There aren’t a lot of people giving Los Catrachos much of a chance to do much of anything in Brazil.
There were even various press reports suggested that the country has never scored a goal in the World Cup, which isn’t true.
Yes, the Hondurans had their sheets kept clean for all of the 2010 Cup, but they did score twice in 1982, working 1-1 ties against both Northern Ireland and, most impressively, that year’s host, Spain, nearly squeaking into the knockout round in the process.
But Honduras has a solid team that could surprise any team at the tournament. Having been thrown into one of the weakest groups at the Cup, Los Catrachos suddenly become a very appealing dark horse candidate to get to the Round of 16.
But certainly no further.
Skeptical? The Honduran squad isn’t.
At the 2012 London Olympics, many of the same players (Jerry Bengtson, Maynor Figueroa, Andy Najar) sent Spain packing, 1-0.
Bengtson scored an early goal, and Los Catrachos held on, playing an ugly, bruising brand of soccer against the defending World Cup champs.
They followed the same pattern—get out in front early, play tough D and push and bully afterward—against Brazil two games later, despite playing most of the match a man down and down to 9 at the end. [http://www.theguardian.com/sport/2012/aug/04/london-2012-brazil-honduras-quarter-final]
The final score was 3-2 but the bruises on the Brazilian players’ egos (and flesh) weren’t hard to spot.
And if anyone needed more recent proof that Honduras can hang and bang with the big boys, on June 7 they played England to a grueling 0-0 draw that left the Lions complaining about the Honduran squad’s “horrific” tackles.
On the other hand, 4-2 and 2-0 losses to Israel and Turkey, respectively, in recent weeks, weren’t very encouraging.
Players to Watch
Carlo Costly: The 31-year-old journeyman striker plays for Real España in the Honduran league. Costly and his strike partner, the New England Revolution’s Jerry Bengtson, scored two-thirds of all the Catracho goals during Cup qualifying. Early in Costly’s club career, he played for Belchatow in Poland, but after spending time on loan, he refused to return, complaining that Poland was too cold and too racist. He’s also played in England, Romania, Mexico, China as well as in the MLS. His father, Anthony, was a defenseman on the 1982 Honduran Cup squad.
Roger Espinoza: A key piece of Los Catrachos run to the quarterfinals at the 2012 London Olympics, Espinoza, 27, is a defensive-minded midfielder who plays for Wigan in England. Another young immigrant to the U.S., Espinoza’s family moved to Aurora, Colo., when he was 12. He played at Ohio State and was drafted by Kansas City in the MLS.
Andy Najar: The talented winger came to the United States at 13, and developed his skills at the DC United soccer academy. “He is the poster boy for what our academy system is supposed to be,” the team’s G.M., Dave Kasper said. In April 2011, rather than wait five years until his U.S. citizenship could come through, the 2010 MLS Rookie of the Year opted to represent Los Catrachos. He now plays for the Belgian team Anderlecht.

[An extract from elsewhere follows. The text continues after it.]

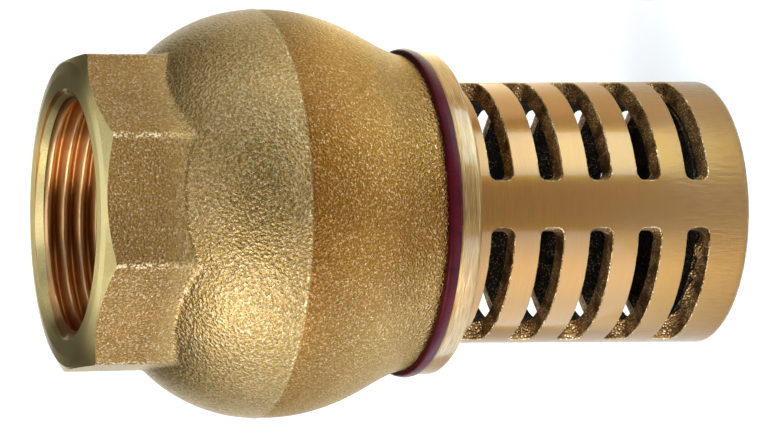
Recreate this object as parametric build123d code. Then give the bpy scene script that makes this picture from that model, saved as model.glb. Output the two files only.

Wilson Palacios: “Hard-working,” “low-maintenance,” “top-caliber”—it seems like a log of the words chosen by coaches and teammates to describe the midfielder for Stoke City in the Premier League are compound ones. The 29-year-old defensive midfielder is also the toughest guy in a bruising defensive unit.
Emilio Izaguirre: Since 2010, the 28-year-old has been the left back for Celtic in Scotland, a stretch during which the team has won three straight Scottish League titles and a couple of Cups. He and Maynor Figueroa form the core of the back line—both are natural left backs who can also play in the center, and they are both strong enough to hamper the offensive rhythm of the best strikers.
Luis Fernando Suárez: One would figure that leading Ecuador to the Round of 16, as the Colombian-born coach did in 2006, would buy one a lot of credibility. In fact, it took a seriously perfect free kick by England’s David Beckham, to eliminate them. Even so, Suárez wound up coaching at the backwater of Club Juan Aurich in Chiclayo, Peru, when Los Catrachos offered him a job.
Per FIFA’s rankings last fall, Switzerland is the seeded team in the group, but many consider France to be the actual favorite. At least before its star winger Franck Ribéry was declared out for the Cup. During qualifying, Ecuador played like a beast in the thin air of Quito (9,350 feet above sea level) but like a pussy cat at lower altitudes. So where does that leave Group E?
Up in the air, with all four squads having a realistic chance to advance. Los Catrachos’ first match against the French will decide the tone of their tournament. If they can bump and grind out at least a tie against Les Bleus, their chances of making it through group play increase exponentially.
At the 2010 World Cup, the Honduras roster included Wilson Palacios and his brothers Jerry and Johnny. It was the first time a trio of siblings played at the Cup.